Abel es uno de los niños que con un poco de suerte, y siempre que se acuda a Sotoca aprovechando el fin de semana, se podrá ver. El resto de los días los pasa con otros niños de pueblos sin escuela, ­bien en los colegios cabecera de comarca o en las conocidas escuelas-­hogar.
- Aquí somos cuatro chicos. Nos juntamos poco cuando venimos al pue­blo porque siempre hay en algo que trabajar, o en alguna cosa que ayu­dar a nuestros padres. A los de aquí nos llevan a Cifuentes y nos tra­en todos los días en un taxi. En el colegio sólo nos quedamos a comer.
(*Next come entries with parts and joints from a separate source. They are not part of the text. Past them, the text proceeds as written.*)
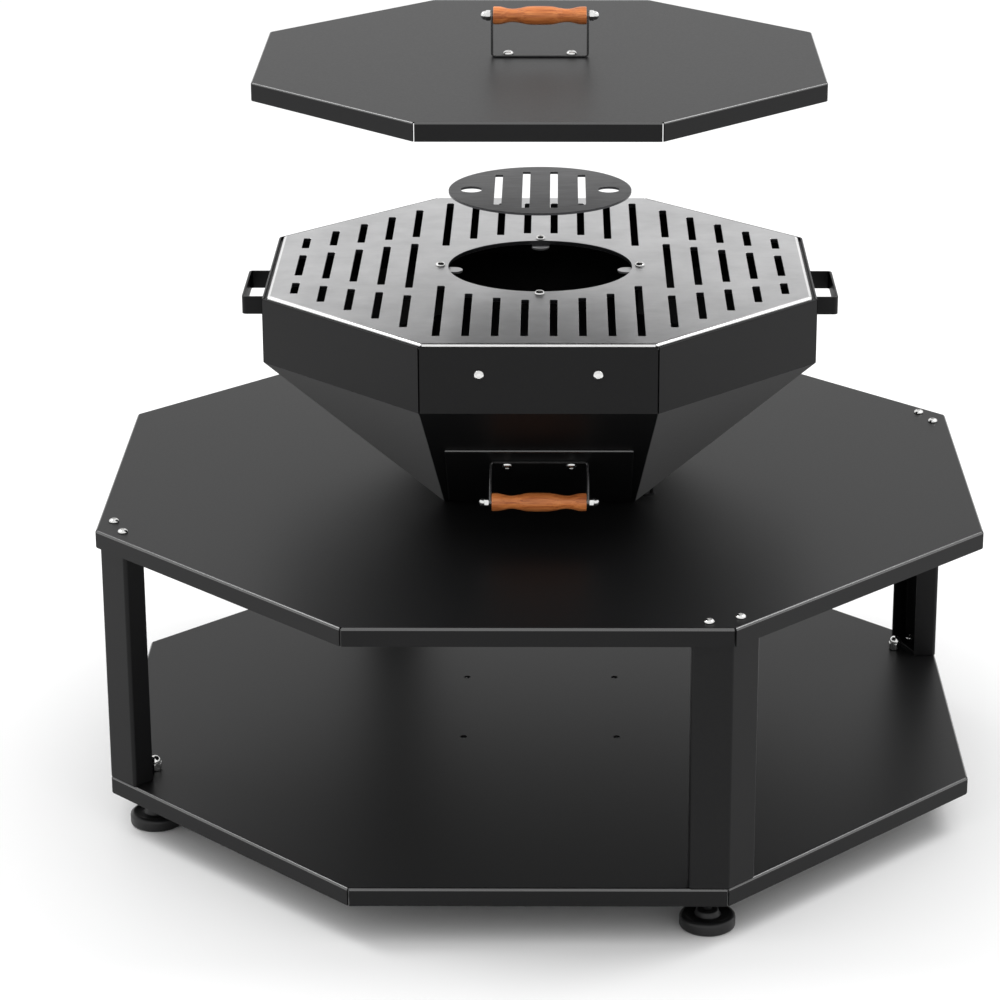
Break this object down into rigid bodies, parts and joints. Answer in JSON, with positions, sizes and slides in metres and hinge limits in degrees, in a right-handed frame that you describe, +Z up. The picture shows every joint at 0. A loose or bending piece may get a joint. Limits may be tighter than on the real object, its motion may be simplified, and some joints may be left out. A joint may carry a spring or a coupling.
{
  "type": "octagonal fire bowl table",
  "caption": "Octagonal charcoal fire bowl with a slotted grill and lift-off lid, standing on a two-tier octagonal table with levelling feet and an ash drawer.",
  "frame": {"origin": "on the floor, under the centre of the table", "axes": "+Z up; -Y towards the ash drawer, which is the front; +X to the right as seen from the front"},
  "size_m": [1.2, 1.2, 1.1102],
  "materials": {
    "black_coat": "satin black powder coat",
    "grill_steel": "dark satin steel plate with a bright rounded outer edge",
    "grate_steel": "dark satin steel",
    "stainless_fasteners": "polished stainless steel",
    "turned_wood": "oiled turned hardwood",
    "foot_plastic": "black moulded plastic"
  },
  "bodies": {
    "table": {"table_top": "black_coat", "lower_shelf": "black_coat", "leg_front_right": "black_coat", "leg_back_right": "black_coat", "leg_back_left": "black_coat", "leg_front_left": "black_coat", "foot_nut_front_right": "stainless_fasteners", "top_bolt_front_right_a": "stainless_fasteners", "top_bolt_front_right_b": "stainless_fasteners", "shelf_bolt_front_right_a": "stainless_fasteners", "shelf_bolt_front_right_b": "stainless_fasteners", "foot_nut_back_right": "stainless_fasteners", "top_bolt_back_right_a": "stainless_fasteners", "top_bolt_back_right_b": "stainless_fasteners", "shelf_bolt_back_right_a": "stainless_fasteners", "shelf_bolt_back_right_b": "stainless_fasteners", "foot_nut_back_left": "stainless_fasteners", "top_bolt_back_left_a": "stainless_fasteners", "top_bolt_back_left_b": "stainless_fasteners", "shelf_bolt_back_left_a": "stainless_fasteners", "shelf_bolt_back_left_b": "stainless_fasteners", "foot_nut_front_left": "stainless_fasteners", "top_bolt_front_left_a": "stainless_fasteners", "top_bolt_front_left_b": "stainless_fasteners", "shelf_bolt_front_left_a": "stainless_fasteners", "shelf_bolt_front_left_b": "stainless_fasteners"},
    "foot_front_right": {"foot_front_right": "foot_plastic"},
    "foot_back_right": {"foot_back_right": "foot_plastic"},
    "foot_back_left": {"foot_back_left": "foot_plastic"},
    "foot_front_left": {"foot_front_left": "foot_plastic"},
    "bowl": {"bowl_hopper": "black_coat", "bowl_band": "black_coat", "side_handle_left": "black_coat", "side_handle_right": "black_coat", "band_bolt_left": "stainless_fasteners", "band_bolt_right": "stainless_fasteners"},
    "ash_drawer": {"drawer_tray": "black_coat", "drawer_bracket": "black_coat", "drawer_grip": "turned_wood", "drawer_rod": "stainless_fasteners", "drawer_bolt_left": "stainless_fasteners", "drawer_bolt_right": "stainless_fasteners"},
    "air_damper": {"air_damper": "black_coat"},
    "charcoal_grate": {"charcoal_grate": "grate_steel"},
    "grill": {"grill_plate": "grill_steel", "grate_tab_right": "grill_steel", "grate_tab_back": "grill_steel", "grate_tab_left": "grill_steel", "grate_tab_front": "grill_steel", "tab_bolt_right": "stainless_fasteners", "tab_bolt_back": "stainless_fasteners", "tab_bolt_left": "stainless_fasteners", "tab_bolt_front": "stainless_fasteners"},
    "centre_grate": {"centre_grate": "grate_steel"},
    "lid": {"lid_pan": "black_coat", "lid_bracket": "black_coat", "lid_grip": "turned_wood", "lid_rod": "stainless_fasteners", "lid_bolt_left": "stainless_fasteners", "lid_bolt_right": "stainless_fasteners"}
  },
  "joints": [
    {"name": "foot_front_right_adjust", "type": "slide", "parent": "table", "child": "foot_front_right", "axis": [0, 0, -1], "range_m": [0, 0.012]},
    {"name": "foot_back_right_adjust", "type": "slide", "parent": "table", "child": "foot_back_right", "axis": [0, 0, -1], "range_m": [0, 0.012]},
    {"name": "foot_back_left_adjust", "type": "slide", "parent": "table", "child": "foot_back_left", "axis": [0, 0, -1], "range_m": [0, 0.012]},
    {"name": "foot_front_left_adjust", "type": "slide", "parent": "table", "child": "foot_front_left", "axis": [0, 0, -1], "range_m": [0, 0.012]},
    {"name": "bowl_lift", "type": "slide", "parent": "table", "child": "bowl", "axis": [0, 0, 1], "range_m": [0, 0.15]},
    {"name": "drawer_slide", "type": "slide", "parent": "bowl", "child": "ash_drawer", "axis": [0, -1, 0], "range_m": [0, 0.22]},
    {"name": "damper_slide", "type": "slide", "parent": "bowl", "child": "air_damper", "axis": [1, 0, 0], "range_m": [0, 0.03]},
    {"name": "charcoal_grate_lift", "type": "slide", "parent": "bowl", "child": "charcoal_grate", "axis": [0, 0, 1], "range_m": [0, 0.1]},
    {"name": "grill_lift", "type": "slide", "parent": "bowl", "child": "grill", "axis": [0, 0, 1], "range_m": [0, 0.1]},
    {"name": "centre_grate_drop", "type": "slide", "parent": "grill", "child": "centre_grate", "axis": [0, 0, 1], "range_m": [-0.1112, 0]},
    {"name": "lid_drop", "type": "slide", "parent": "centre_grate", "child": "lid", "axis": [0, 0, 1], "range_m": [-0.1766, 0]}
  ]
}
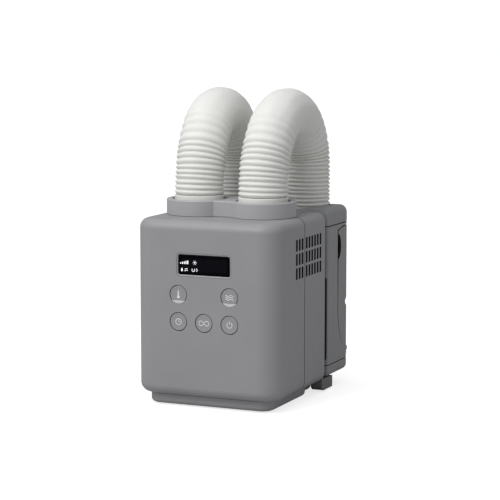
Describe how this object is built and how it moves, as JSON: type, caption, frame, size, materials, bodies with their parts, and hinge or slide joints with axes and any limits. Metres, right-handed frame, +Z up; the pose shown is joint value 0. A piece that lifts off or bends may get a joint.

Paseando por la Calle Mayor, Abel con una horquilla al hombro, me cuenta muy serio que el ayuntamiento es una de las casas más ruinosas del pueblo. Luego la veo y compruebo que es verdad. Una portona en arco de piedra y unos muros que amenazan seriamente con ve­nirse abajo de un momento a otro.
- Está hecho polvo. Se va a caer. Querían hacerlo encima del lavade­ro, pero la gente ha dicho que no, que eso no está bien.
Un patio debajo del destartalado ayuntamiento se adorna con clave­les rojos, con hojas de hierbabuena y con flores de lirio. Tres gatos me miran a la vez sin pestañear desde lo alto de una tapia. Cerca de nosotros, el rumor dormilón del arroyo y de las fuentes suena sin pa­rar. Sotoca es pueblo de extraños y delicados encantos.
- Cuando vienen los de la capital les gusta mucho, pero en invierno aquí no se puede estar, el pueblo es muy aburrido.
Acertada filosofía la del tierno Abel, un chico de pueblo que razona mejor que muchos hombres hechos y derechos. Lo que quizás no le haya enseñado todavía su experiencia, es que el mundillo en el que nos desenvolvemos los de fuera de Sotoca, añora desesperada­mente la calma que aquí se respira, el sosiego de su ambiente, el beso incontaminado de la brisa en sus atardecidas que doma las ramas de las chope­ras, la soledad irresistible de sus inviernos...
Al cabo de casi un mes que visité Sotoca, siento el aplauso inte­rior de la conciencia que me hace remotamente dichoso por haber sacado a la luz pública este simpático lugar de la Alcarria que, al menos por una vez, cuenta como merecido protagonista en la atención de nuestro periódico.